Perspective on the Capacity of the Rashomon Effect in Multivariate Data Analysis.

Presented is a perspective proposing to expand some fragmented spectroscopic modeling and data analysis practices by incorporating multivariate ideologies. For example, through recognizing the theory of analytic chemistry (TAC) by Booksh and Kowalski, it is common to use the multivariate processes (higher orders) of multiple wavelengths for regression and prediction or classification, fusing multiple instruments, or applying multi-way methods such as parallel factor analysis (PARAFAC). Each wavelength, instrument, PARAFAC order deliver different views of underlying sample-wise full matrix effects adding more information per dimension for improved data characterizations. Reasoned here is that model selection, figures of merit, and sample similarity assessments for model prediction reliability, outlier detection, or classification purposes can meaningfully progress by recognizing the multivariate principles of the TAC and additionally, the importance of the Rashomon effect.
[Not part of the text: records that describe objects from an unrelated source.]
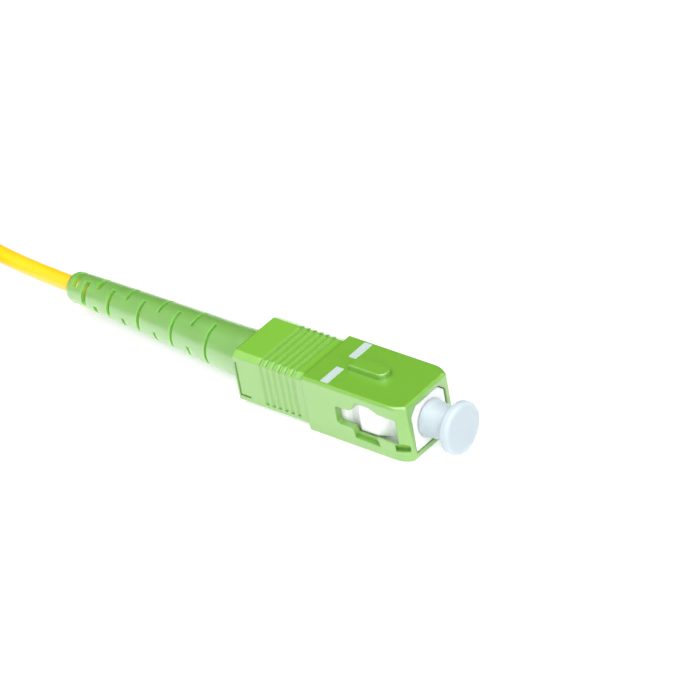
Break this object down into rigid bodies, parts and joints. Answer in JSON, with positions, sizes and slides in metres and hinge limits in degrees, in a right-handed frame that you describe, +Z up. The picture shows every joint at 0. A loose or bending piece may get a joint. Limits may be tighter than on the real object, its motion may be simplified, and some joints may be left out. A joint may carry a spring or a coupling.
{
  "type": "sc fibre connector",
  "caption": "Square push-pull fibre plug with sliding green grip sleeve, sprung angled ferrule, dust cap, slotted boot and a jacketed yellow pigtail tied in a hank.",
  "frame": {"origin": "on the face that the connector rests on, under the middle of the coupling sleeve's full-size front section", "axes": "+X along the optical axis towards the ferrule end, +Y to the plug's left, +Z up on the key side"},
  "size_m": [0.1239, 0.019, 0.0083],
  "materials": {
    "green_plastic": "satin moulded plastic with white printed bars",
    "green_boot": "soft matte elastomer",
    "white_plastic": "clean white moulding",
    "cap_plastic": "milky translucent polyethylene",
    "zirconia": "polished",
    "nickel": "turned and nickel plated",
    "spring_steel": "bright wire",
    "post_metal": "turned and plated",
    "crimp_metal": "satin",
    "guide_plastic": "natural",
    "yarn": "aramid strands",
    "yellow_jacket": "extruded jacket",
    "buffer_plastic": "smooth coating",
    "fibre_glass": "clear",
    "tie_plastic": "thin flat wrap"
  },
  "bodies": {
    "frame_and_cable": {"plug_frame": "white_plastic", "back_post": "post_metal", "inner_tube": "guide_plastic", "aramid_yarn": "yarn", "crimp_ring": "crimp_metal", "boot": "green_boot", "cable_jacket": "yellow_jacket", "tight_buffer": "buffer_plastic", "ferrule_spring": "spring_steel", "cable_lead": "yellow_jacket", "cable_hank": "yellow_jacket", "cable_tie": "tie_plastic"},
    "sleeve": {"coupling_sleeve": "green_plastic"},
    "ferrule_group": {"ferrule": "zirconia", "ferrule_flange": "nickel", "optical_fibre": "fibre_glass"},
    "cap": {"dust_cap": "cap_plastic"}
  },
  "joints": [
    {"name": "sleeve_slide", "type": "slide", "parent": "frame_and_cable", "child": "sleeve", "axis": [1, 0, 0], "range_m": [-0.0018, 0]},
    {"name": "ferrule_spring_slide", "type": "slide", "parent": "frame_and_cable", "child": "ferrule_group", "axis": [1, 0, 0], "range_m": [-0.001, 0], "stiffness_N_per_m": 1000, "deforming": ["ferrule_spring"]},
    {"name": "cap_slide", "type": "slide", "parent": "frame_and_cable", "child": "cap", "axis": [1, 0, 0], "range_m": [0, 0.012]}
  ]
}
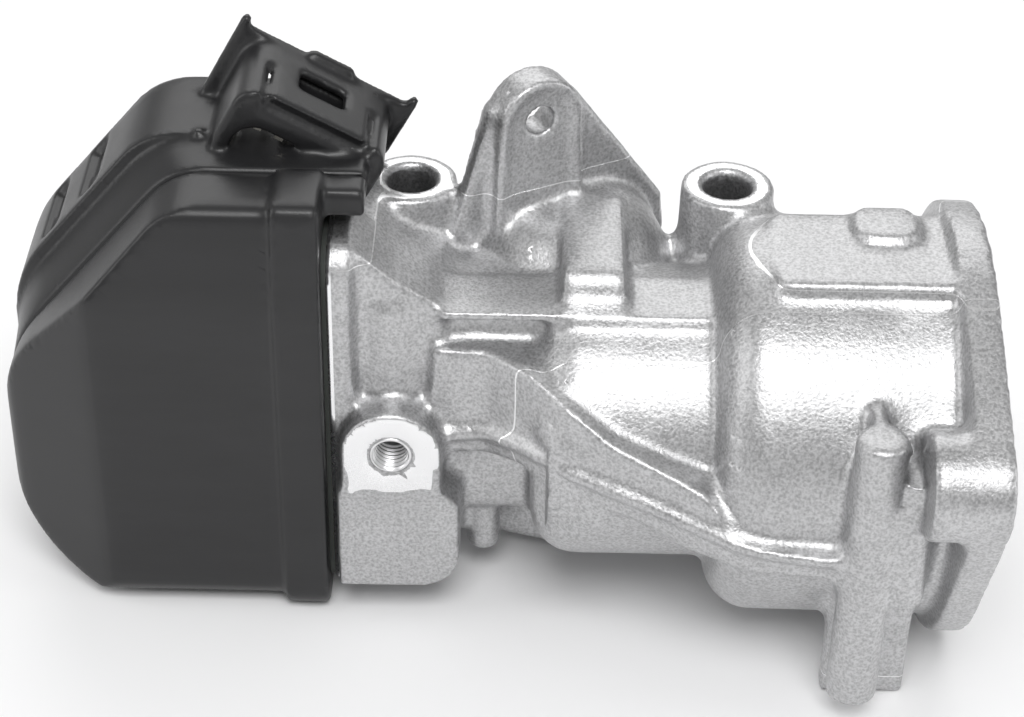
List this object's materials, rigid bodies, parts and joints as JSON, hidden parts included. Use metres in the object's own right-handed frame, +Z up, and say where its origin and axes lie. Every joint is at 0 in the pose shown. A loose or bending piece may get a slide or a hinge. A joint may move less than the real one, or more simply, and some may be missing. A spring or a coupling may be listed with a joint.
{
  "type": "egr valve",
  "caption": "Exhaust gas recirculation valve: die-cast body with flanged gas inlet, poppet and black actuator housing with a geared motor.",
  "frame": {"origin": "centre of the gas inlet flange's face", "axes": "+X out of the inlet flange along the valve stem, +Z up, +Y away from the actuator's cover side"},
  "size_m": [0.1643, 0.094, 0.0979],
  "materials": {
    "cast_aluminium": "satin",
    "black_plastic": "satin",
    "steel": "satin",
    "bronze": "satin",
    "tinned_brass": "satin",
    "rubber": "matte",
    "gasket": "matte",
    "natural_plastic": "satin",
    "ferrite": "matte",
    "circuit_board": "gloss"
  },
  "bodies": {
    "root": {"valve_body": "cast_aluminium", "valve_seat": "steel", "stem_guide_bush": "bronze", "stem_seal": "rubber", "joint_gasket": "gasket", "gear_cover": "black_plastic", "cover_seal": "rubber", "motor_housing": "black_plastic", "connector_pins": "tinned_brass", "motor_can": "steel", "motor_magnets": "ferrite", "motor_end_plate": "natural_plastic", "idler_axle": "steel", "output_bush_front": "bronze", "output_bush_rear": "bronze", "motor_bush": "bronze", "sensor_board": "circuit_board", "hall_sensor": "black_plastic", "spring_seat": "steel", "return_spring": "steel", "housing_screws": "steel"},
    "output": {"output_gear": "natural_plastic", "output_shaft": "steel", "crank_pin": "steel", "sensor_magnet": "ferrite"},
    "valve": {"valve_poppet": "steel", "valve_stem": "steel", "stem_yoke": "steel", "spring_retainer": "steel"},
    "idler": {"idler_gear": "natural_plastic"},
    "rotor": {"motor_shaft": "steel", "armature": "steel", "commutator": "tinned_brass", "motor_pinion": "steel"}
  },
  "joints": [
    {"name": "crank_turn", "type": "hinge", "parent": "root", "child": "output", "pos_m": [-0.134, 0, -0.0065], "axis": [0, 1, 0], "range_deg": [0, 60], "stiffness_Nm_per_rad": 0.1, "springref_deg": -22.92},
    {"name": "stem_slide", "type": "slide", "parent": "root", "child": "valve", "axis": [1, 0, 0], "range_m": [0, 0.008], "deforming": ["return_spring"]},
    {"name": "idler_turn", "type": "hinge", "parent": "root", "child": "idler", "pos_m": [-0.13328, 0, 0.01425], "axis": [0, 1, 0], "range_deg": [-216.5, 0]},
    {"name": "rotor_turn", "type": "hinge", "parent": "root", "child": "rotor", "pos_m": [-0.13087, 0, 0.0279], "axis": [0, 1, 0], "range_deg": [0, 778.1]}
  ],
  "couplings": [
    {"joint": "stem_slide", "follows": "crank_turn", "m_per_rad": 0.0076394},
    {"joint": "idler_turn", "follows": "crank_turn", "ratio": -3.6},
    {"joint": "rotor_turn", "follows": "crank_turn", "ratio": 12.96}
  ]
}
Applying the Rashomon effect with the TAC removes conventional fragmented data analysis approaches bringing a more wholeness to data analysis. Included in this discussion is that due to the Rashomon effect, interpretation of spectral models is not reasonable. For an uncommon view of these concepts, the perspective ends with drawing parallels between sample-wise matrix effects and the concepts explicate and implicate orders from physicist David Bohm's depiction of our physical and conscious world and universe. It is hoped that this perspective tempts reflection in your particular area of spectroscopy.